Created on 09-10-2018 06:57 AM - last edited on 12-16-2019 06:23 AM by cjervis
We use cloudera 5.15.0. When submitting a Spark job, it fails without obvious clue. The merely messages that relates to the problem
ERROR cluster.YarnScheduler: Lost executor 1 on myhost.com: Executor heartbeat timed out after 171854 ms WARN scheduler.TaskSetManager: Lost task 0.0 in stage 0.0 (TID 0, myhost.com): ExecutorLostFailure (executor 1 exited caused by one of the running tasks) Reason: Executor heartbeat timed out after 171854 ms
This doesn't happen when the job runs on my local laptop (The job that runs on my laptop works fine and finished execution eventually).

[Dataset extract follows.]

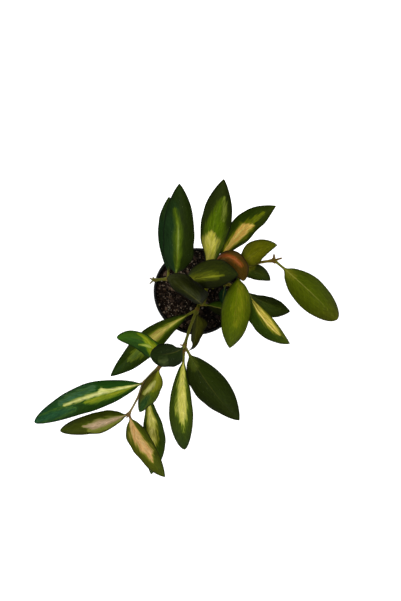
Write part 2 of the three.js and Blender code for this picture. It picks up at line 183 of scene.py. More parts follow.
class Shader:
    """One material under construction."""

    # The Mix node has sockets for each kind of data. These are its colour ones.
    MIX_FIRST = 6
    MIX_SECOND = 7
    MIX_RESULT = 2
    # How far a pattern that is slid by 1 moves along each axis.
    DRIFT = (1.0, 1.7, 0.6)

    def __init__(self, name: str) -> None:
        """Starts an empty material.

        Args:
            name: what to call it.
        """
        self.material = bpy.data.materials.new(name)
        self.material.use_nodes = True
        self.tree = self.material.node_tree
        self.tree.nodes.clear()

    def node(
        self, kind: str, settings: dict[str, Any] | None = None, sockets: dict[Any, Value] | None = None
    ) -> Any:
        """Adds a node.

        Args:
            kind: the node's type.
            settings: its properties, set first. "stops" are a ramp's (position, colour) pairs.
            sockets: what each input, by its name or number, holds or is linked to.

        Returns:
            The node.
        """
        made = self.tree.nodes.new(kind)
        for key, value in (settings or {}).items():
            if key == "stops":
                self._set_stops(made.color_ramp, value)
            else:
                setattr(made, key, value)
        for key, value in (sockets or {}).items():
            if isinstance(value, Signal):
                self.tree.links.new(value.socket, made.inputs[key])
            else:
                made.inputs[key].default_value = value
        return made

    @staticmethod
    def _set_stops(ramp: bpy.types.ColorRamp, stops: Sequence[tuple[float, Colour]]) -> None:
        """Gives a colour ramp its stops.

        Args:
            ramp: a new ramp, which has two stops.
            stops: the position and colour of each, in order.
        """
        while len(ramp.elements) < len(stops):
            ramp.elements.new(1.0)
        for element, (position, colour) in zip(ramp.elements, stops):
            element.position = position
            element.color = (*colour, 1.0)

    def out(self, node: Any, key: str | int = 0) -> Signal:
        """One of a node's outputs."""
        return Signal(self, node.outputs[key])

    def attribute(self, name: str) -> Signal:
        """A vector that the mesh stores at each point."""
        return self.out(self.node("ShaderNodeAttribute", {"attribute_name": name}), "Vector")

    def split(self, vector: Signal) -> tuple[Signal, Signal, Signal]:
        """A vector's three numbers."""
        parts = self.node("ShaderNodeSeparateXYZ", None, {0: vector})
        return self.out(parts, 0), self.out(parts, 1), self.out(parts, 2)

    def join(self, *parts: Signal) -> Signal:
        """Three numbers as a vector."""
        return self.out(self.node("ShaderNodeCombineXYZ", None, dict(enumerate(parts))))

    def place(self) -> Signal:
        """Object coordinates, in metres."""
        return self.out(self.node("ShaderNodeTexCoord"), "Object")

    def noise(self, place: Signal, waves: Sequence[float], detail: float, shift: float = 0.0) -> Signal:
        """Soft noise round 0, from about -0.5 to 0.5.

        Args:
            place: where on the surface.
            waves: how many of its waves fit in one unit along each axis.
            detail: how many finer layers it has.
            shift: slides the pattern, so that two pieces differ.

        Returns:
            The noise.
        """
        slid = tuple(part * shift for part in self.DRIFT)
        sockets = {"Vector": place, "Location": slid, "Scale": tuple(waves)}
        moved = self.node("ShaderNodeMapping", None, sockets)
        sockets = {"Vector": self.out(moved), "Scale": 1.0, "Detail": detail}
        return self.out(self.node("ShaderNodeTexNoise", None, sockets)) - 0.5

    def mix(self, share: Signal, first: Value, second: Value) -> Signal:
        """Mixes two colours.

        Args:
            share: how much of the second there is.
            first: a plain colour or a signal.
            second: the same.

        Returns:
            The mixed colour.
        """
        sockets = {0: share, self.MIX_FIRST: self._rgba(first), self.MIX_SECOND: self._rgba(second)}
        return self.out(self.node("ShaderNodeMix", {"data_type": "RGBA"}, sockets), self.MIX_RESULT)

    @staticmethod
    def _rgba(value: Value) -> Value:
        """A plain colour with its fourth number, and a signal as it is."""
        return value if isinstance(value, Signal) else (*value, 1.0)

    def ramp(self, value: Signal, stops: Sequence[tuple[float, Colour]]) -> Signal:
        """A colour ramp read at a value."""
        return self.out(self.node("ShaderNodeValToRGB", {"stops": stops}, {0: value}))

    def darken(self, colour: Signal, factor: Signal) -> Signal:
        """A colour times a number."""
        grey = self.join(factor, factor, factor)
        return self.out(self.node("ShaderNodeVectorMath", {"operation": "MULTIPLY"}, {0: colour, 1: grey}))

    def finish(self, sockets: dict[str, Value], height: Signal, depth: float) -> bpy.types.Material:
        """Closes the material.

        Args:
            sockets: what the Principled shader's inputs hold.
            height: the bumps, from about 0 to 1.
            depth: how high a bump of 1 stands.

        Returns:
            The material.
        """
        bump = self.node("ShaderNodeBump", None, {"Height": height, "Distance": depth * MM, "Strength": 1.0})
        body = self.node("ShaderNodeBsdfPrincipled", None, {**sockets, "Normal": self.out(bump)})
        self.node("ShaderNodeOutputMaterial", None, {"Surface": self.out(body)})
        return self.material


# ---- Modelling helpers ----


def clear_selection() -> None:
    """Leaves edit mode and deselects every object."""
    if bpy.context.object and bpy.context.object.mode != "OBJECT":
        bpy.ops.object.mode_set(mode="OBJECT")
    bpy.ops.object.select_all(action="DESELECT")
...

The command used to submit job (both locally and cloudera cluster)
spark2-submit \ --driver-class-path ... \ --driver-java-options -Djava.security.auth.login.config ... \ --class ... \ --conf spark.authenticate=true \ --conf spark.executor.extraJavaOptions=-Djava.security.auth.login.config= ... \ --conf spark.executor.extraClassPath=-Dconfig.file= ... \ --master yarn \ --driver-memory 25g \ --executor-memory 10g \ --files ... \ <assembled fat jar file>
Logs obtained by `yarn logs -applicationId <app id>` only shows warning
WARN crypto.AuthClientBootstrap: New auth protocol failed, trying SASL. java.lang.RuntimeException: java.lang.IllegalStateException: Expected SaslMessage, received something else (maybe your client does not have SASL enabled?) at org.apache.spark.network.sasl.SaslMessage.decode(SaslMessage.java:69) at org.apache.spark.network.sasl.SaslRpcHandler.receive(SaslRpcHandler.java:87) at org.apache.spark.network.server.TransportRequestHandler.processRpcRequest(TransportRequestHandler.java:154)
And this warning also happened with the same code where lesser SQL fields are retrieved out of postgresql database (but the code that selects lesser SQL fields works perfectly without a problem because the job that retrieves lesser SQL fields successfully writes parquet data to hdfs and finishes its execution). So I suspect the problem stemmed from not enough memory, but I do not know how to debug Spark job submitted to yarn cluster.
The Spark job code
val df = spark.read.format("jdbc"). option("driver", "org.postgresql.Driver"). option("url", s"jdbc:postgresql://db-host:port/database-name"). option("dbtable", "(select oid, * from table where fieldX <> '') temp_table"). option("fetchSize", "100000"). option("user", username). option("password", password). load() df.createOrReplaceTempView(s"temp_table") val filtered = spark.sql(s""" SELECT field1, field2, ... field55 // when select 55 fields, spark job fails running in cluster. but it works fine when select only 2 fields. FROM temp_table """).as[DBTableCaseClass].filter{...}.map { row => // logic to extract info }.filter{...} filtered.write.mode("overwrite").parquet(destPath)
Any suggestions? Thanks